### [Task details]
Select every line below containing the word "source".

## start Dataset extract

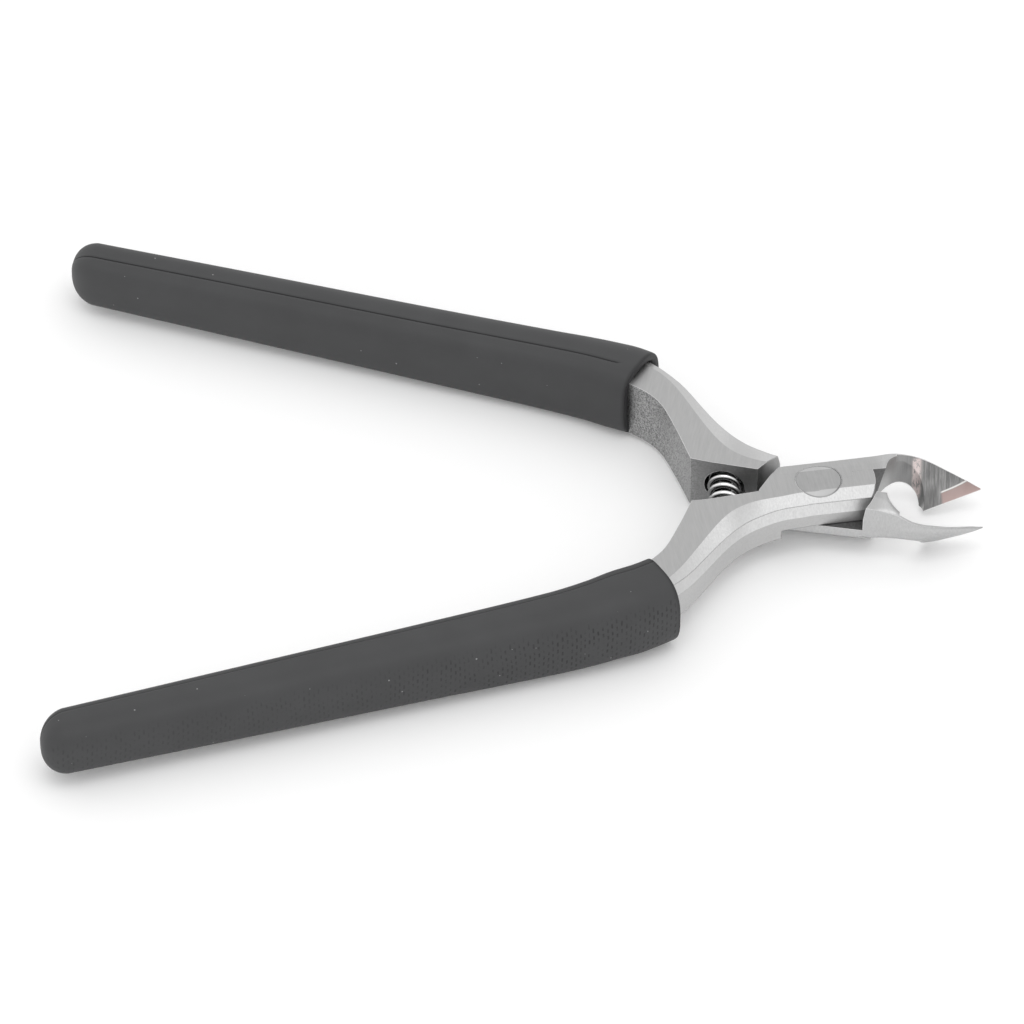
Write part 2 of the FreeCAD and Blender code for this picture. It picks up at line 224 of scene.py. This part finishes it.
def arm_frame(s, side):
    """Position in millimetres and normal in the arm's closed frame, its handle on the +Y side."""
    place = s.add("TexCoord")
    out = []
    for socket, scale in ((place.outputs["Object"], 1.0 / MM), (place.outputs["Normal"], 1.0)):
        turn = s.add("VectorRotate", Vector=s.scaled(socket, (scale, scale, scale)), Angle=OPEN_ANGLE * side)
        turn.rotation_type = "Z_AXIS"
        out.append(s.scaled(turn.outputs[0], (1.0, side, 1.0)))
    return out


def eased(s, radius, samples):
    """Normal with every edge rounded to that radius."""
    bevel = s.add("Bevel", Radius=radius)
    bevel.samples = samples
    return bevel.outputs["Normal"]


def edge_turn(s, radius):
    """How far the surface turns near an edge: 0 on flat faces."""
    dot = s.add("VectorMath")
    dot.operation = "DOT_PRODUCT"
    s.put(dot.inputs[0], eased(s, radius, 8))
    s.put(dot.inputs[1], s.add("NewGeometry").outputs["Normal"])
    return s.math("SUBTRACT", 1.0, dot.outputs["Value"])


# Zones of an arm along X in its closed frame: each fades in from the first value to the second
BEND_START = (-26.0, -13.0)
JOINT_START = (-7.0, -6.0)
JOINT_FRONT = (9.5, 7.5)
JAW_START = (9.2, 10.4)
EDGE_START = (16.2, 16.6)
# Zones by the normal, the same way: its Z on the flat top, its Y on sides that face out
FLAT_TOP = (0.974, 0.995)
OUTER_SIDE = (0.02, -0.02)


def jaw_grind_and_light(s, mm, x, y, z, mottle):
    """Colour of the hollow-ground jaw up to its cutting edge at y 0, with its painted shade, reflection and
    highlight, and the grinding lines.
    """
    # the lines fan out along the jaw
    fan = s.add("CombineXYZ", X=s.math("MULTIPLY_ADD", y, 0.18, x), Y=y, Z=z).outputs[0]
    lines = s.noise(fan, (4.2, 0.35, 0.35), 5.0, 0.7)
    colour = s.mix(s.step(lines, 0.3, 0.72), grey(0.20), grey(0.40, 0.01))
    throat = s.mix(lines, grey(0.26), grey(0.38))
    colour = s.mix(s.step(x, 15.0, 12.0), colour, throat)
    heel_shade = s.product(s.step(y, -2.2, -1.2), s.step(x, 16.4, 15.4), s.step(x, 13.0, 14.0), 0.5)
    colour = s.mix(heel_shade, colour, grey(0.12))

    # soft bright reflection between the throat and the hollow
    lean = s.math("MULTIPLY_ADD", y, 0.22, x)
    broken = s.step(s.noise(mm, (2.6, 1.2, 1.2), 4.0, 0.8), 0.32, 0.5)
    glow = s.product(s.step(lean, 12.1, 12.5), s.step(lean, 13.7, 13.1), s.step(y, -1.7, -2.2),
                     s.step(y, -4.3, -4.0), broken, 0.85)
    colour = s.mix(glow, colour, (0.92, 0.80, 0.78, 1.0))

    # honed facet along the edge, painted with a pinkish-brown reflection, and a painted highlight line where
    # it meets the hollow
    edge = s.step(x, *EDGE_START)
    depth = s.math("ADD", y, s.math("MULTIPLY_ADD", x, 0.02, 0.75))
    honed_reflection = s.mix(mottle, (0.40, 0.29, 0.27, 1.0), (0.50, 0.40, 0.385, 1.0))
    colour = s.mix(s.product(s.step(depth, 0.0, 0.08), edge), colour, honed_reflection)
    off_line = s.math("ABSOLUTE", s.math("ADD", depth, 0.06))
    return s.mix(s.product(s.step(off_line, 0.11, 0.03), edge), colour, grey(0.85, 0.02)), lines


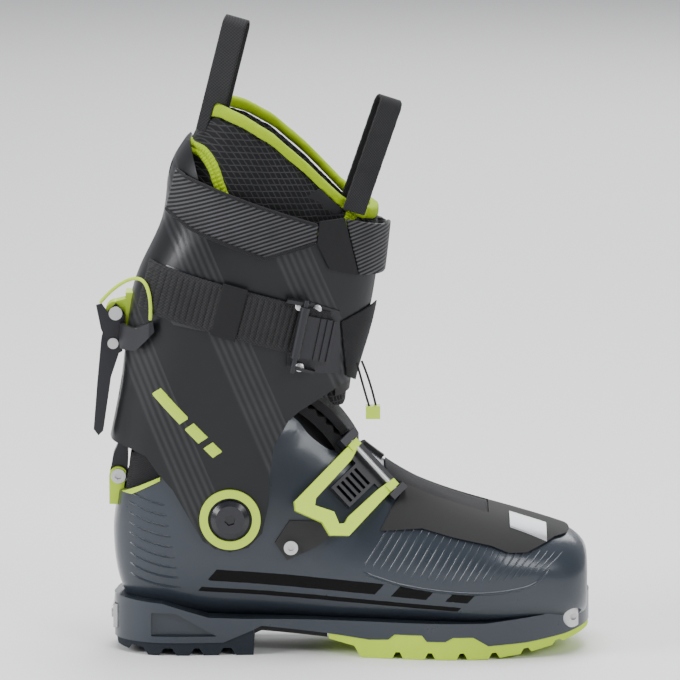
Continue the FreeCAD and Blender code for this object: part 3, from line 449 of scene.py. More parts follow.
def layer_piece(name: str, skin: Grid, low: object, high: object, finish: Finish, body: str,
                uv: Grid | None = None, out: Sequence[float] | None = None) -> bpy.types.Object:
    """A closed sheet that lies on a skin between two lifts.

    Its top is skin + normal * high and its bottom skin + normal * low; the borders are joined.

    Args:
        name: piece name.
        skin: (rows, cols, 3) grid on the surface.
        low: lift of the underside in metres, a number or a (rows, cols) array.
        high: lift of the top in metres, the same.
        finish: its finish.
        body: the CAD body that it rides on.
        uv: (rows, cols, 2) coordinates, or None.
        out: a rough outward direction, which settles the sign of the normals.

    Returns:
        The new object.
    """
    rows, cols = skin.shape[:2]
    n = normals_of(skin)
    flip = False
    if out is not None and float(np.mean(n @ np.asarray(out, float))) < 0:
        n = -n
        flip = True
    high_grid = np.broadcast_to(np.asarray(high, float), (rows, cols))[..., None]
    low_grid = np.broadcast_to(np.asarray(low, float), (rows, cols))[..., None]
    points = np.concatenate([(skin + n * high_grid).reshape(-1, 3), (skin + n * low_grid).reshape(-1, 3)])
    faces = np.concatenate([grid_faces(rows, cols, flip=True), grid_faces(rows, cols, offset=rows * cols),
                            rim_faces(rows, cols)])
    if flip:
        faces = faces[:, ::-1]
    uvs = None if uv is None else np.concatenate([uv.reshape(-1, 2)] * 2)
    obj = mesh_piece(name, points, faces, uvs, finish, body)
    face_outward(obj)
    return obj


def face_outward(obj: bpy.types.Object) -> None:
    """Turns the faces of a closed piece outwards and marks its sharp edges."""
    work = bmesh.new()
    work.from_mesh(obj.data)
    bmesh.ops.recalc_face_normals(work, faces=work.faces)
    work.to_mesh(obj.data)
    work.free()
    obj.data.set_sharp_from_angle(angle=math.radians(42.0))


def bevelled(node: str, finish: Finish, width: float = 0.0004, segments: int = 2,
             name: str | None = None) -> bpy.types.Object:
    """A merged copy of a CAD node with rounded edges, which stands for the node.

    Args:
        node: the CAD node.
        finish: its finish.
        width: width of the rounding in metres.
        segments: steps across the rounding.
        name: piece name; the node's name with "_form" if left out.

    Returns:
        The new object.
    """
    source = frame["nodes"][node]
    mesh = source.data.copy()
    work = bmesh.new()
    work.from_mesh(mesh)
    bmesh.ops.remove_doubles(work, verts=work.verts, dist=2e-6)
    bmesh.ops.dissolve_limit(work, angle_limit=math.radians(0.6), verts=work.verts, edges=work.edges)
    bmesh.ops.triangulate(work, faces=[f for f in work.faces if len(f.verts) > 4])
    work.to_mesh(mesh)
    work.free()
    mesh.materials.clear()
    mesh.materials.append(finish.make())
    mesh.polygons.foreach_set("use_smooth", np.ones(len(mesh.polygons), bool))
    mesh.set_sharp_from_angle(angle=math.radians(30.0))
    obj = bpy.data.objects.new(name or node + "_form", mesh)
    bpy.context.scene.collection.objects.link(obj)
    round_off = obj.modifiers.new("edges", "BEVEL")
    round_off.width = width
    round_off.segments = segments
    round_off.limit_method = "ANGLE"
    round_off.angle_limit = math.radians(40.0)
    round_off.harden_normals = True
    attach(obj, source["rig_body"])
    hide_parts(node)
    return obj


def dress(node: str, finish: Finish) -> bpy.types.Object:
    """Gives a CAD node, shown as it is, a finish."""
    obj = frame["nodes"][node]
    obj.data.materials.clear()
    obj.data.materials.append(finish.make())
    return obj


def curve_through(points: Sequence[Sequence[float]], count: int) -> Grid:
    """Samples a Catmull-Rom curve: between two points it is the cubic whose slopes are half the chord of the neighbours.

    Args:
        points: (n, k) knots.
        count: number of samples.

    Returns:
        (count, k) samples, evenly spaced in the knot parameter.
    """
    p = np.asarray(points, float)
    t = np.linspace(0.0, len(p) - 1.0, count)
    return curve_at(p, t)


def curve_at(p: Grid, t: Grid) -> Grid:
    """The Catmull-Rom curve of knots p at parameters t, of any shape."""
    k = np.clip(np.floor(t).astype(int), 0, len(p) - 2)
    f = (t - k)[..., None]
    before, after = p[np.maximum(k - 1, 0)], p[np.minimum(k + 2, len(p) - 1)]
    a, b = p[k], p[k + 1]
    m0, m1 = (b - before) * 0.5, (after - a) * 0.5
    m0 = np.where((k == 0)[..., None], b - a, m0)
    m1 = np.where((k == len(p) - 2)[..., None], b - a, m1)
    return ((2 * f**3 - 3 * f**2 + 1) * a + (f**3 - 2 * f**2 + f) * m0 + (-2 * f**3 + 3 * f**2) * b
            + (f**3 - f**2) * m1)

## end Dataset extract

### [Finished exercise]
    source = frame["nodes"][node]
    mesh = source.data.copy()
    attach(obj, source["rig_body"])